A Closer Look: An Alpha-1 COPD Love Story
It’s How We Handle the Unforeseen Crises that Defines Us
Nineteen years ago, Sally Everett ’65 was diagnosed with Alpha-1 COPD, a rare form of chronic obstructive pulmonary disease that gets progressively worse. Then a successful prosecutor for the New York state attorney general’s Medicaid Fraud Control Unit, she stayed on the job even as she received weekly infusions of Alpha-1 antitrypsin, a protein collected from healthy plasma donors. She now breathes with the help of an oxygen tank and will decide in the next twelve months whether or not to get on a waiting list for lung transplantation.
“You go through a period of mourning,” she says of those who recently diagnosed with a chronic disease. But then, just as she and her parents did after a sibling’s untimely death, “You make a new life.”
When Everett was a sophomore in college, her younger sister, Barbie, was thrown from a horse and died soon afterward. Her family was living in overseas, at the time, and Everett had taken a year off from MHC to attend the American University in Beirut. Returning home, she watched and listened to her parents for clues on how to cope with such a wrenching event.
Letting out her pain, crying as much as she needed to, and not being afraid to talk about Barbie was the approach her parents advocated. “You have to get out your feelings,” Everett says. And once you do, you have a choice to make: get on with the rest of your life, or feel sorry for yourself. She chose the former.

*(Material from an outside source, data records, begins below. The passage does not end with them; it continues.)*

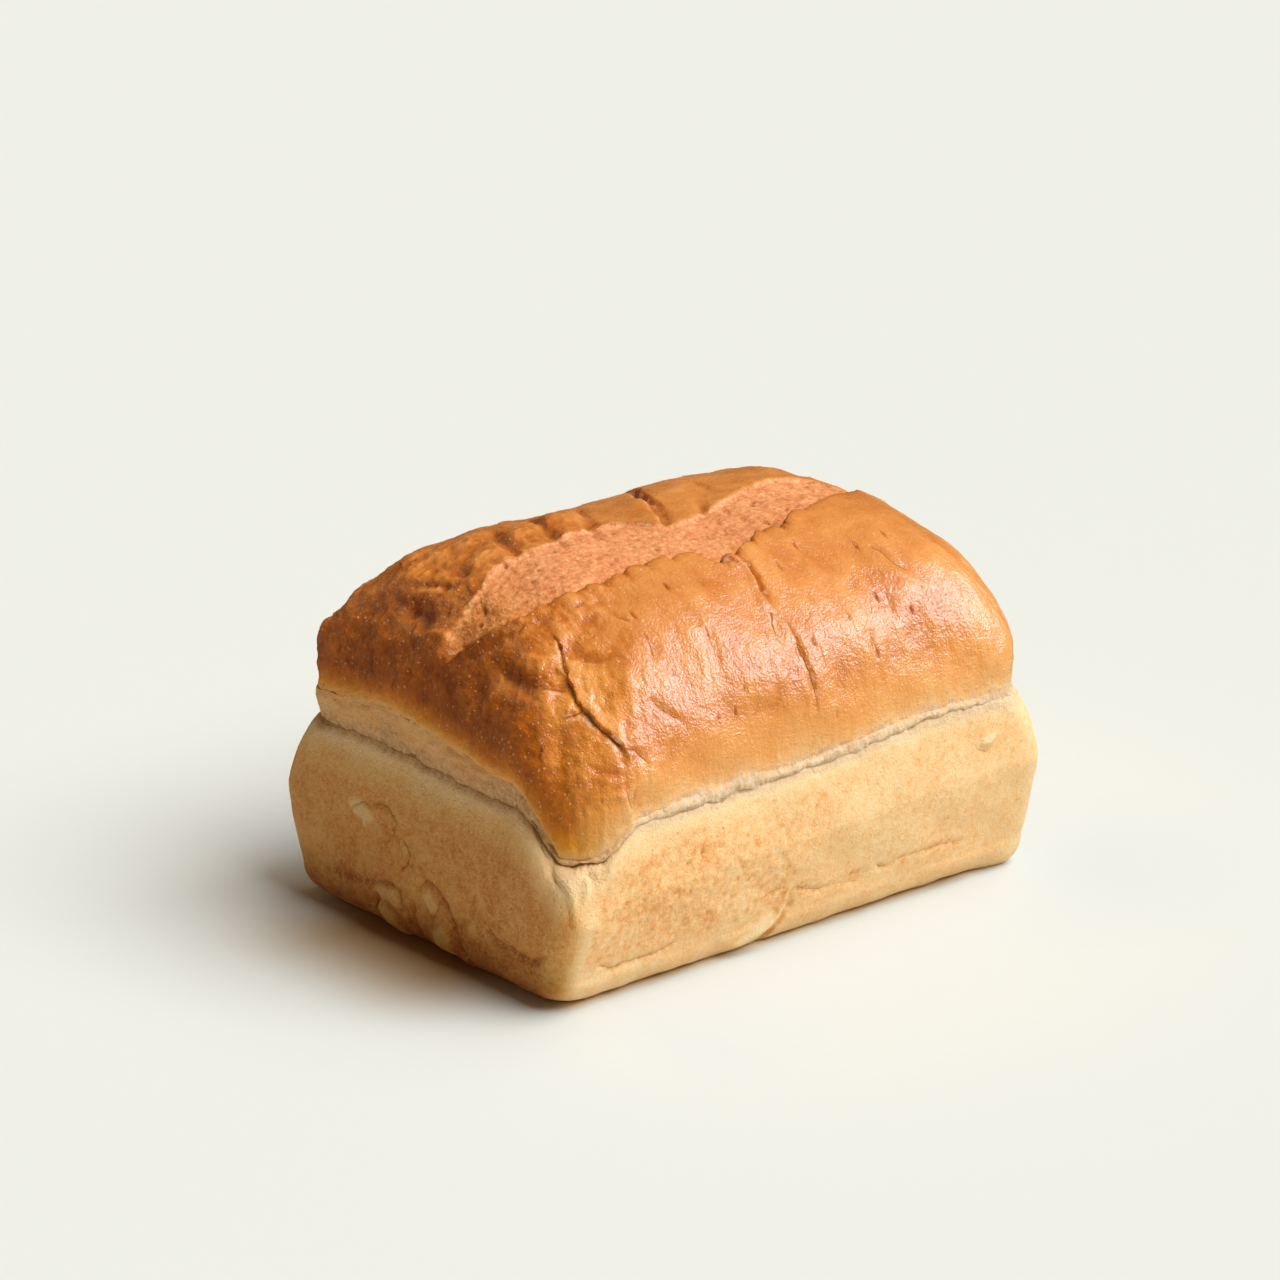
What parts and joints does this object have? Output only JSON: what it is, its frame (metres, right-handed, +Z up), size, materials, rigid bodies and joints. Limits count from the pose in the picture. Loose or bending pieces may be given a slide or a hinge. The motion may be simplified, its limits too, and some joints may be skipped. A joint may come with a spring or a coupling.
{
  "type": "tin loaf",
  "caption": "Loaf of white bread baked in a tin: flat pale walls, a torn pale band over the rim and a browned dome cut lengthwise along its top.",
  "frame": {"origin": "middle of the base, on the surface the loaf stands on", "axes": "+X along the loaf, -Y towards the front, +Z up"},
  "size_m": [0.1507, 0.1107, 0.0919],
  "materials": {
    "crust": "browned bread crust, softly glossy on the dome, matt and pale on the walls"
  },
  "bodies": {
    "root": {"loaf": "crust"}
  },
  "joints": []
}
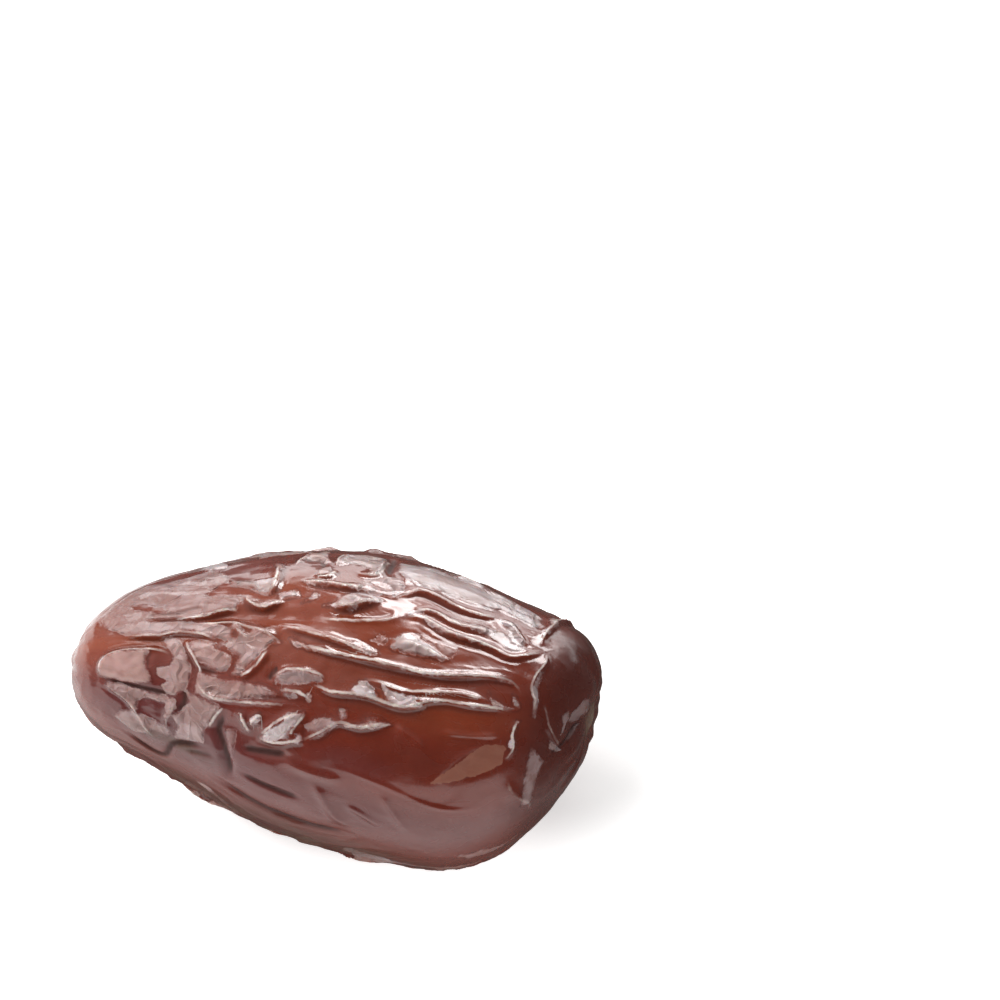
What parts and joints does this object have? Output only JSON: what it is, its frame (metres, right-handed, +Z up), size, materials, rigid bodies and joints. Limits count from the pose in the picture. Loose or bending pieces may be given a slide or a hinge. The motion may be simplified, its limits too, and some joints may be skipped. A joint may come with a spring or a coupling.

“That summer I learned that stuff happens in life over which we have no control. It’s how we respond when it does that defines us,” Everett writes in her recent book, An Alpha-1 COPD Love Story. That same approach has served her well as she grapples with her own fragile health.

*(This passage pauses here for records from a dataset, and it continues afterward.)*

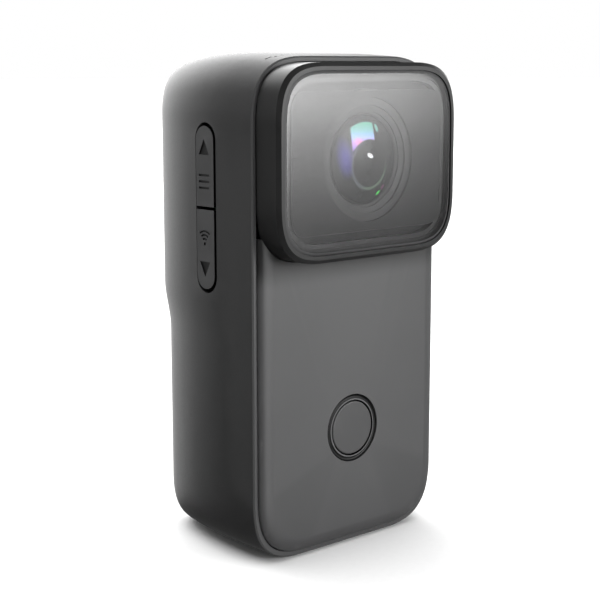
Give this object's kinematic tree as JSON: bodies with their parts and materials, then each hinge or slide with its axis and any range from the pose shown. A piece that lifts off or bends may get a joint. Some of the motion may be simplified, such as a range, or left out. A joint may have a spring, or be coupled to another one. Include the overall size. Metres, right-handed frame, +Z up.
{
  "type": "action camera",
  "caption": "Thumb-size upright action camera with a square lens housing, round record button, side keys, rear display and hinged bottom battery door.",
  "frame": {"origin": "centre of the overall box at the surface the camera stands on", "axes": "+Z up the camera, the lens looks along -Y, the side keys are on -X"},
  "size_m": [0.0402, 0.0352, 0.08],
  "materials": {
    "aluminium": "bead-blasted aluminium",
    "battery_wrap": "dark film over an aluminium laminate cell",
    "black_trim": "matt black",
    "button": "satin grey",
    "card": "black memory card",
    "chip": "black moulded chip package",
    "circuit_board": "green solder mask",
    "contact_metal": "gold-plated contacts",
    "cover_glass": "clear coated glass",
    "display_glass": "black-backed glossy glass",
    "display_panel": "dark display module",
    "flex": "amber flexible circuit",
    "inner_plastic": "black moulded nylon",
    "key": "satin dark grey with engraved symbols",
    "lens_glass": "multi-coated optical glass",
    "lens_hood": "satin black",
    "lens_metal": "black anodised aluminium",
    "light_guide": "translucent light guide",
    "magnet": "nickel-plated magnet",
    "panel": "smooth satin grey",
    "rubber": "black silicone",
    "sensor": "image sensor under glass",
    "shell": "soft-touch dark grey, very fine grain",
    "steel": "bright steel"
  },
  "bodies": {
    "housing": {"battery": "battery_wrap", "battery_contacts": "contact_metal", "battery_tray": "inner_plastic", "board_screws": "steel", "body_shell": "shell", "card_socket": "steel", "chassis": "aluminium", "cover_glass": "cover_glass", "display_flex": "flex", "display_frame": "inner_plastic", "display_gasket": "black_trim", "display_glass": "display_glass", "display_panel": "display_panel", "door_hinge_pin": "steel", "filter_frame": "inner_plastic", "front_panel": "panel", "glass_gasket": "black_trim", "heat_spreader": "aluminium", "image_sensor": "sensor", "io_board": "circuit_board", "ir_filter": "lens_glass", "lens_aperture": "lens_metal", "lens_barrel": "lens_metal", "lens_front_element": "lens_glass", "lens_holder": "inner_plastic", "lens_housing": "lens_hood", "lens_rear_element": "lens_glass", "lens_retaining_ring": "lens_metal", "lens_second_element": "lens_glass", "lens_surround": "black_trim", "magnets": "magnet", "main_board": "circuit_board", "memory_card": "card", "memory_chip": "chip", "microphones": "steel", "processor_chip": "chip", "radio_module": "chip", "record_board": "circuit_board", "record_button_ring": "button", "record_button_seal": "rubber", "record_switch": "steel", "sensor_board": "circuit_board", "sensor_flex": "flex", "sensor_screws": "steel", "shield_can": "steel", "side_key_seal": "rubber", "side_switch_board": "circuit_board", "side_switches": "steel", "speaker": "inner_plastic", "status_light": "light_guide", "surround_plate": "black_trim", "usb_port": "steel", "window_mask": "black_trim"},
    "record_button": {"record_button": "button"},
    "side_key_upper": {"side_key_upper": "key"},
    "side_key_lower": {"side_key_lower": "key"},
    "battery_door": {"battery_door": "shell", "door_seal": "rubber"},
    "door_latch": {"door_latch": "button"}
  },
  "joints": [
    {"name": "record_button_press", "type": "slide", "parent": "housing", "child": "record_button", "axis": [0, 1, 0], "range_m": [0, 0.0004], "stiffness_N_per_m": 3000},
    {"name": "side_key_upper_press", "type": "slide", "parent": "housing", "child": "side_key_upper", "axis": [1, 0, 0], "range_m": [0, 0.0004], "stiffness_N_per_m": 3000},
    {"name": "side_key_lower_press", "type": "slide", "parent": "housing", "child": "side_key_lower", "axis": [1, 0, 0], "range_m": [0, 0.0004], "stiffness_N_per_m": 3000},
    {"name": "battery_door_hinge", "type": "hinge", "parent": "housing", "child": "battery_door", "pos_m": [0, 0.0088, 0.00162], "axis": [1, 0, 0], "range_deg": [0, 90]},
    {"name": "door_latch_slide", "type": "slide", "parent": "battery_door", "child": "door_latch", "axis": [0, -1, 0], "range_m": [0, 0.0016]}
  ]
}
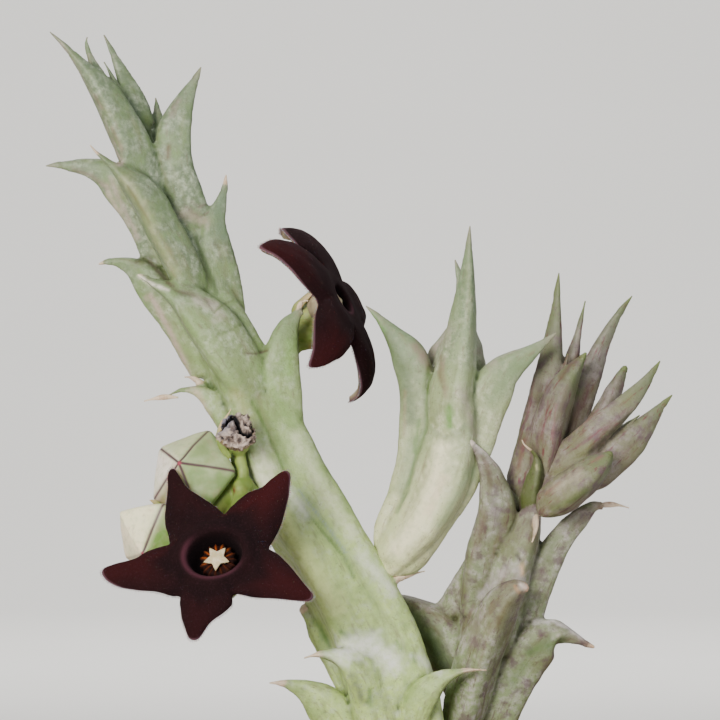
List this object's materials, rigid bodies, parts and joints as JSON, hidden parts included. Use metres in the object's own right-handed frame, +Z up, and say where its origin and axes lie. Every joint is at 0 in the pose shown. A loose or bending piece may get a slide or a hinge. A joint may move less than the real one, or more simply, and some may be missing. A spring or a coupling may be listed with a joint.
{
  "type": "potted plant",
  "caption": "Potted leafless succulent with toothed four-angled stems and dark star-shaped flowers.",
  "frame": {"origin": "centre of the underside of the pot's foot", "axes": "+Z up, +X to the viewer's right, +Y away from the viewer"},
  "size_m": [0.085, 0.085, 0.1488],
  "materials": {
    "terracotta": "matt fired clay",
    "gritty_soil": "loose grit and peat",
    "pale_green_skin": "waxy matt plant skin",
    "cream_green_skin": "waxy matt plant skin",
    "mottled_mauve_skin": "waxy matt plant skin",
    "fresh_green_stalk": "smooth plant skin",
    "maroon_petal": "velvety petal",
    "rust_corona": "satin flesh",
    "cream_star": "satin flesh",
    "cream_green_bud": "smooth plant skin",
    "dry_petal": "dry crumpled petal"
  },
  "bodies": {
    "root": {"pot": "terracotta", "soil": "gritty_soil", "stem_left": "pale_green_skin", "stem_middle": "cream_green_skin", "stem_right": "mottled_mauve_skin", "shoot_upper": "mottled_mauve_skin", "shoot_side": "mottled_mauve_skin", "cluster_stalks": "fresh_green_stalk", "side_stalk": "fresh_green_stalk", "front_corolla": "maroon_petal", "side_corolla": "maroon_petal", "front_corona": "rust_corona", "side_corona": "rust_corona", "front_star": "cream_star", "side_star": "cream_star", "upper_bud": "cream_green_bud", "lower_bud": "cream_green_bud", "withered_flower": "dry_petal"}
  },
  "joints": []
}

Her response has been twofold. She has tried to find a cure for the disease through the Alpha-1 Foundation. And she has opened her heart to Gordon Snider, a scientist and physician (and Everett’s second husband), whose work in understanding emphysema gave patients like her new hope. His own battles following a debilitating stroke have made their life together tender and more fragile.
Retired since 2003, Everett originally wrote the book for her grandchildren, to underscore that even in life’s darkest moments “you always have choices.” It has struck a note with all kinds of readers, though, and in winter was rated number one by readers, and was number thirteen in sales in the respiratory-disease category on Kindle Books. As she plans on giving half of the proceeds from the book to the Alpha-1 Foundation and half to a fund for her grandchildren’s’ education, Everett is pleased.
Producing the book was also therapeutic. “Writing is a catharsis, it teaches you to know yourself,” she says. And she knows that for her, life is all about the love of family and friends. “Without them, I don’t think either one of us would be fighting so hard to stay alive.”
—By Mieke Bomann
This article appeared in the spring 2012 issue of the Alumnae Quarterly.